最愛の恋人を不慮の交通事故で亡くした傷心の弓子は、数か月後、上司の薦めで見合いをし、結婚した。優しい夫と、理想的とも思える仲の良い家族関係。彼女はとても幸せだった。だが、しばらくすると、少しずつ微妙な違和感を覚え始めた。家族間の円満さの裏側に異常を感じたのだ。そして、それは彼女の胸の中で次第に膨れ上がっていった…。怪奇サスペンス。

(裏表紙解説文より)

 

 婚約者を事故で亡くし、傷心状態にあった弓子は、上司の勧めで見合い結婚をする。相手の羽室裕也は広告代理店勤務で、同居している父親・徹三と母親・繁子は教養を感じさせる上流階級の人間。弟の一直、妹の睦子も弓子のことを慕ってくれる。文句がないほどの理想的なファミリーに囲まれ、弓子は新たな生活をスタートさせる。

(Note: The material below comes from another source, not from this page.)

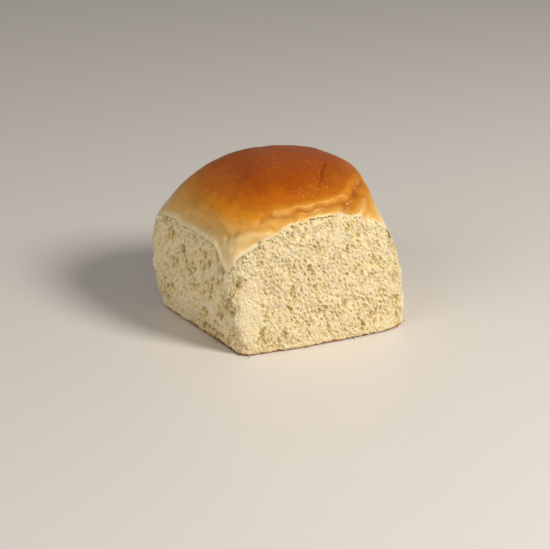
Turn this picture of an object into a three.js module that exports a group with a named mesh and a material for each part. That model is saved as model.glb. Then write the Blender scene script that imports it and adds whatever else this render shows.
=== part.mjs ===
// Pull-apart bread roll: one soft cushion of bread, torn on its four sides, under a browned crown.
// Millimetres, +Z up, resting flat on z = 0. The wide torn face looks along -Y.
import * as THREE from 'three';

// Driving sizes of the whole roll.
const LENGTH = 94;               // across its leaning sides, at the widest
const DEPTH = 67;                // from the torn front to the torn back
const HEIGHT = 67;               // to the peak of the crown

// The torn sides. facing: the way the side looks, in degrees from +X. reach: its distance from the
// middle, at the foot. lean: how many degrees it tips outwards, or inwards if negative. belly: how
// far it stands out half way up. bow: how far its two ends fall back.
const SIDES = {
  front: { facing: -90, reach: DEPTH / 2, lean: 0, belly: -1, bow: 2 },
  right: { facing: -5, reach: LENGTH / 2 + 1, lean: -16, belly: -1, bow: 2 },
  back: { facing: 90, reach: DEPTH / 2 - 4, lean: 3, belly: 3, bow: 2 },
  left: { facing: 193, reach: LENGTH / 2 - 12, lean: 3, belly: 3, bow: 0 },
};
const LEAN_HEIGHT = 0.75 * HEIGHT;   // a side curves into its lean up to here, and leans no further above
const BOW_SPAN = 35;             // half the width over which bow is measured

// Rounding of the upright corners between the torn sides.
const CORNERS = { frontLeft: 2, frontRight: 5, backRight: 8, backLeft: 5 };
const FOOT_ROUND = 1.8;          // rounding between the base and the torn sides

// The crown: a pillow wider than the roll, that the torn sides cut. Its fullness says how square the
// pillow's shoulder is (2 is an ellipse).
const PILLOW = { across: 0.56 * LENGTH, deep: 0.66 * DEPTH };   // half widths where it is widest
const SPRING = 15;               // height at which the pillow is widest
const CROWN_AT = [-2, 1];        // where the crown peaks, seen from above
const FULLNESS = 2.4;
const LEFT_FULLNESS = 1.8;       // the crown falls away more gently to the left
const CROWN_OUTLINE = 2.5;       // squareness of the pillow, seen from above
const SHOULDER = { front: 4, back: 3 };   // rounding where crown meets side

// Folds pressed into the crust: how deep, how far to each side, and their two ends, each given as
// degrees around from +X and degrees of rise above the heart's level.
const FOLDS = {
  shoulder: { depth: 0.8, reach: 2.4, from: [-125, 24], to: [-70, 30] },
  corner: { depth: 1.2, reach: 2.6, from: [-20, 30], to: [-70, 26] },
  crown: { depth: 0.7, reach: 2.2, from: [-35, 60], to: [-80, 45] },
};
const HEART = [0, 0, 38];        // folds press in towards here, and the crown is spun about it

const DIRECTIONS = 112;          // facets around
const WALL_STEPS = 13;           // facets up the torn sides
const CROWN_STEPS = 24;          // facets from there to the peak
const FOLD_STEPS = 8;            // straight pieces along a fold

const lerp = (a, b, t) => a + (b - a) * t;
const side = (a, width) => 0.5 + 0.5 * Math.tanh(a / width);   // 0 to 1 as a goes from - to +

// The greater of two depths, with a rounded edge where they meet.
function roundMax(a, b, r) {
  return Math.min(Math.max(a, b) + r, 0) + Math.hypot(Math.max(a + r, 0), Math.max(b + r, 0)) - r;
}

// Distance outside one torn side, negative within.
function pastSide({ facing, reach, lean, belly, bow }, x, y, z) {
  const turn = THREE.MathUtils.degToRad(facing);
  const out = x * Math.cos(turn) + y * Math.sin(turn);
  const along = y * Math.cos(turn) - x * Math.sin(turn);
  const up = Math.min(z / LEAN_HEIGHT, 1);
  const tipped = Math.tan(THREE.MathUtils.degToRad(lean)) * LEAN_HEIGHT * up ** 2;
  const swell = belly * Math.sin(Math.PI * up);
  return out - reach - tipped - swell + bow * (along / BOW_SPAN) ** 2;
}

// Distance outside the crown's pillow, negative within.
function pastCrown(x, y, z) {
  const dx = x - CROWN_AT[0];
  const dy = y - CROWN_AT[1];
  const px = Math.abs(dx / PILLOW.across);
  const py = Math.abs(dy / PILLOW.deep);
  const flat = (px ** CROWN_OUTLINE + py ** CROWN_OUTLINE) ** (1 / CROWN_OUTLINE);
  const up = Math.max(z - SPRING, 0) / (HEIGHT - SPRING);
  const sideways = dx * dx / (dx * dx + dy * dy + 4);
  const power = lerp(FULLNESS, LEFT_FULLNESS, sideways * side(-dx, 8));
  return ((flat ** power + up ** power) ** (1 / power) - 1) * 36;
}

// Distance outside the roll's flanks and crown, negative within.
function pastRoll(x, y, z) {
  const [front, right, back, left] = Object.values(SIDES).map((s) => pastSide(s, x, y, z));
  const toRight = side(right - left, 15);
  const toFront = side(front - back, 15);
  const corner = lerp(lerp(CORNERS.backLeft, CORNERS.backRight, toRight),
    lerp(CORNERS.frontLeft, CORNERS.frontRight, toRight), toFront);
  const flanks = roundMax(Math.max(left, right), Math.max(front, back), corner);
  const shoulder = lerp(SHOULDER.back, SHOULDER.front, toFront);
  return roundMax(flanks, pastCrown(x, y, z), shoulder);
}

// The point where a ray leaves the form: from height z on the axis, turned around and tilted up.
function surfacePoint(z, around, tilt, inset = 0) {
  const ray = [Math.cos(around) * Math.cos(tilt), Math.sin(around) * Math.cos(tilt), Math.sin(tilt)];
  let near = 0;
  let far = 80;
  for (let i = 0; i < 30; i++) {
    const mid = (near + far) / 2;
    if (pastRoll(ray[0] * mid, ray[1] * mid, z + ray[2] * mid) < -inset) near = mid;
    else far = mid;
  }
  return [ray[0] * near, ray[1] * near, z + ray[2] * near];
}

const around = Array.from({ length: DIRECTIONS }, (_, k) => (k / DIRECTIONS) * 2 * Math.PI);
const ring = (z, tilt, inset) => around.map((a) => surfacePoint(z, a, tilt, inset));

const rings = [];
for (const turn of [0, 30, 60]) {
  const bend = THREE.MathUtils.degToRad(turn);
  rings.push(ring(FOOT_ROUND * (1 - Math.cos(bend)), 0, FOOT_ROUND * (1 - Math.sin(bend))));
}
for (let i = 0; i <= WALL_STEPS; i++) rings.push(ring(lerp(FOOT_ROUND, HEART[2], i / WALL_STEPS), 0));
for (let i = 1; i < CROWN_STEPS; i++) rings.push(ring(HEART[2], (i / CROWN_STEPS) * (Math.PI / 2)));

const points = rings.flat();
const faces = [];
for (let r = 0; r + 1 < rings.length; r++) {
  for (let k = 0; k < DIRECTIONS; k++) {
    const a = r * DIRECTIONS + k;
    const b = r * DIRECTIONS + (k + 1) % DIRECTIONS;
    faces.push(a, b, b + DIRECTIONS, a, b + DIRECTIONS, a + DIRECTIONS);
  }
}
const under = points.push([0, 0, 0]) - 1;
const peak = points.push(surfacePoint(HEART[2], 0, Math.PI / 2)) - 1;
const lastRing = (rings.length - 1) * DIRECTIONS;
for (let k = 0; k < DIRECTIONS; k++) {
  const next = (k + 1) % DIRECTIONS;
  faces.push(under, next, k, lastRing + k, lastRing + next, peak);
}

const geometry = new THREE.BufferGeometry();
geometry.setAttribute('position', new THREE.Float32BufferAttribute(points.flat(), 3));
geometry.setIndex(faces);

// The run of a fold over the form, between its two ends.
function foldRun({ from, to }) {
  return Array.from({ length: FOLD_STEPS + 1 }, (_, i) => {
    const [turn, rise] = [0, 1].map((k) => THREE.MathUtils.degToRad(lerp(from[k], to[k], i / FOLD_STEPS)));
    return new THREE.Vector3(...surfacePoint(HEART[2], turn, rise));
  });
}

const folds = Object.values(FOLDS).map((fold) => ({ ...fold, run: foldRun(fold) }));
const corners = geometry.getAttribute('position');
const heart = new THREE.Vector3(...HEART);
const spot = new THREE.Vector3();
const nearest = new THREE.Vector3();
for (let i = 0; i < corners.count; i++) {
  spot.fromBufferAttribute(corners, i);
  if (spot.z < HEART[2]) continue;
  let press = 0;
  for (const { depth, reach, run } of folds) {
    let gap = Infinity;
    for (let j = 0; j + 1 < run.length; j++) {
      gap = Math.min(gap, new THREE.Line3(run[j], run[j + 1]).closestPointToPoint(spot, true, nearest)
        .distanceTo(spot));
    }
    press += depth * Math.exp(-((gap / reach) ** 2));
  }
  spot.add(nearest.subVectors(heart, spot).setLength(press));
  corners.setXYZ(i, spot.x, spot.y, spot.z);
}
geometry.computeBoundingBox();
const middle = geometry.boundingBox.getCenter(new THREE.Vector3());
geometry.translate(-middle.x, -middle.y, 0);
geometry.computeVertexNormals();

const bread = new THREE.MeshStandardMaterial({ color: 0xe6cb98, roughness: 0.85, metalness: 0 });
const roll = new THREE.Mesh(geometry, bread);
roll.name = 'bread_roll';

const group = new THREE.Group();
group.name = 'bread_roll_part';
group.add(roll);

export default group;
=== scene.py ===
"""A soft pull-apart bread roll: torn crumb sides, a browned crown and a thin baked base."""

import math  # noqa: E402

import bpy  # noqa: E402
import numpy as np  # noqa: E402
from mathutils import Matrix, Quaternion, Vector, noise  # noqa: E402
from mathutils.bvhtree import BVHTree  # noqa: E402


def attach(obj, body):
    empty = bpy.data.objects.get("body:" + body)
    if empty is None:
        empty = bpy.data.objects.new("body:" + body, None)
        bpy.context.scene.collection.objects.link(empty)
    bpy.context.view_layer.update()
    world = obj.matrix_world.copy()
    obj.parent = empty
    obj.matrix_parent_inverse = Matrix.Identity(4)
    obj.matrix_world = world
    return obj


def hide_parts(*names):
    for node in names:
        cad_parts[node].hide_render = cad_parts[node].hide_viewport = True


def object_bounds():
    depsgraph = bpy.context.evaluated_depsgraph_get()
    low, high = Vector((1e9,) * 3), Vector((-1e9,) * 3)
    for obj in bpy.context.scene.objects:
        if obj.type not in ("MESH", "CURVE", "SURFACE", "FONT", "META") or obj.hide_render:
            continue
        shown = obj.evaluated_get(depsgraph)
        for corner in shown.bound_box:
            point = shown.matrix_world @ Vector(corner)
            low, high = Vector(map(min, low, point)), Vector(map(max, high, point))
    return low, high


bl_info = {
    "name": "Pull-apart bread roll",
    "version": (1, 0, 0),
    "blender": (4, 5, 0),
    "location": "3D View > Sidebar > Bread roll",
    "description": "Builds a soft torn bread roll with crumb, crust, base and fibres",
    "category": "Object",
}

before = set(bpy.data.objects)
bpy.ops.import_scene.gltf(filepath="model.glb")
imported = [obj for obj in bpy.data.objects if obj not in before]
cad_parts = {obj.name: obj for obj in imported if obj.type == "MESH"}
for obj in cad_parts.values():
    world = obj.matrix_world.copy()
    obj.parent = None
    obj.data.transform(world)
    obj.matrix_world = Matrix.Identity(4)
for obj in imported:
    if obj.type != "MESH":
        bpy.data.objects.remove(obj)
CAD_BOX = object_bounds()
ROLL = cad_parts["bread_roll"]
MM = 0.001

HEIGHT = (CAD_BOX[1][2] - CAD_BOX[0][2]) / MM  # of the whole roll, mm
HEART = 0.57 * HEIGHT  # height of the middle, from which the crust is measured out

# The four torn sides by compass (degrees from +X), and how high the crust's torn edge runs over each.
SIDES = {"right": 0, "back": 90, "left": 190, "front": 270}
EDGES = {"right": 0.71 * HEIGHT, "back": 0.71 * HEIGHT, "left": 0.65 * HEIGHT, "front": 0.79 * HEIGHT}

# At each upright corner the crust hangs down in a tongue: the side before it, how far it hangs, and
# how many degrees it takes up before the corner and after it.
TONGUES = {
    "front left": ("left", 0.19 * HEIGHT, 6, 21),
    "front right": ("front", 0.20 * HEIGHT, 18, 10),
    "back right": ("right", 0.13 * HEIGHT, 12, 12),
    "back left": ("back", 0.09 * HEIGHT, 12, 8),
}

# Creases of the crust. Each runs between two ends, given as degrees of compass and degrees of rise
# above the heart. bow lifts its middle, also in degrees. depth is pressed in, or raised if negative,
# and reach is half its width, both in mm.
CREASES = {
    "shoulder": {"start": (-127, 23), "end": (-62, 29), "bow": 3, "depth": 0.75, "reach": 1.6},
    "shoulder ridge": {"start": (-118, 29), "end": (-66, 34), "bow": 2, "depth": -1.0, "reach": 2.0},
    "swell below": {"start": (-112, 20), "end": (-70, 25), "bow": 3, "depth": -0.5, "reach": 1.5},
    "corner fold": {"start": (-22, 33), "end": (-68, 26), "bow": 3, "depth": 1.3, "reach": 1.7},
    "corner ridge": {"start": (-30, 39), "end": (-62, 35), "bow": 3, "depth": -0.7, "reach": 2.0},
    "second fold": {"start": (-46, 32), "end": (-66, 22), "bow": 0, "depth": 0.6, "reach": 1.3},
    "second ridge": {"start": (-48, 27), "end": (-62, 19), "bow": 0, "depth": -0.8, "reach": 1.1},
    "tongue wrinkle": {"start": (-49, 21), "end": (-58, 15), "bow": 1, "depth": 0.4, "reach": 0.9},
    "split": {"start": (-35, 60), "end": (-79, 46), "bow": 3, "depth": 1.0, "reach": 0.55},
    "behind the lip": {"start": (182, 15), "end": (218, 12), "bow": 1, "depth": 0.6, "reach": 2.0},
    "corner wrinkle": {"start": (-143, 13), "end": (-121, 19), "bow": 2, "depth": 0.55, "reach": 1.1},
    "corner swell": {"start": (-140, 11), "end": (-122, 16), "bow": 2, "depth": -0.5, "reach": 1.2},
    "low wrinkle": {"start": (-138, 7), "end": (-125, 12), "bow": 1, "depth": 0.6, "reach": 0.8},
}
CREASE_STEPS = 10  # straight pieces along a crease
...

 だが羽室家の人々はどこか奇妙だった。裕也と繁子、一直と睦子はあまりにも親密過ぎるし、これだけの上流家庭なのに家を訪ねてくる知人や親戚は誰もいない。人当たりのいい隣人・沖野家に対しても、なぜか邪険な態度を取り続けている。まるで羽室家が、ファミリー以外の人間を拒んでいるかのようだ…。やがて弓子は妊娠するが、そのことを夫や家族にも言い出せずにいた。そして沖野家の飼い猫が姿を消したことをきっかけに、弓子は羽室家の恐るべき正体を知る…!

 

 表ヅラは理想的な一家に嫁いだ女性が、しだいにその異常性に気づくものの、すでに逃げられる状況ではなかった…というわりとオーソドックスなサイコサスペンス。羽室家の連中、かなり序盤で言い訳のしようがないイカレっぷりを発揮するので、「実は主人公がノイローゼ気味なだけでは?」などという可能性は早々に潰される。

 弓子が自分たちを疑っていることに気づいた羽室家の人々は、ついに実力行使に出る。座敷牢に監禁され、絶体絶命のピンチに陥る弓子だったが、何者かの手によって羽室家の人々がひとり、またひとりと姿を消していくという予想外の事態が発生。この家ではいったい何が起きているのか…? 

 緊迫感を途切らせることなく、すらすら読ませる筆致はさすがなのだが、事件の真相は「まあ、そういう方向性だろうな」としか言いようがない、こちらの予想通りのもの。解決方法がかなり強引で力技なため、予想は裏切らず期待は裏切るという少々肩透かしな結末を迎える。それにしても裕也の「日本人形といっしょじゃないと眠れない」という設定、なんだったんですかね。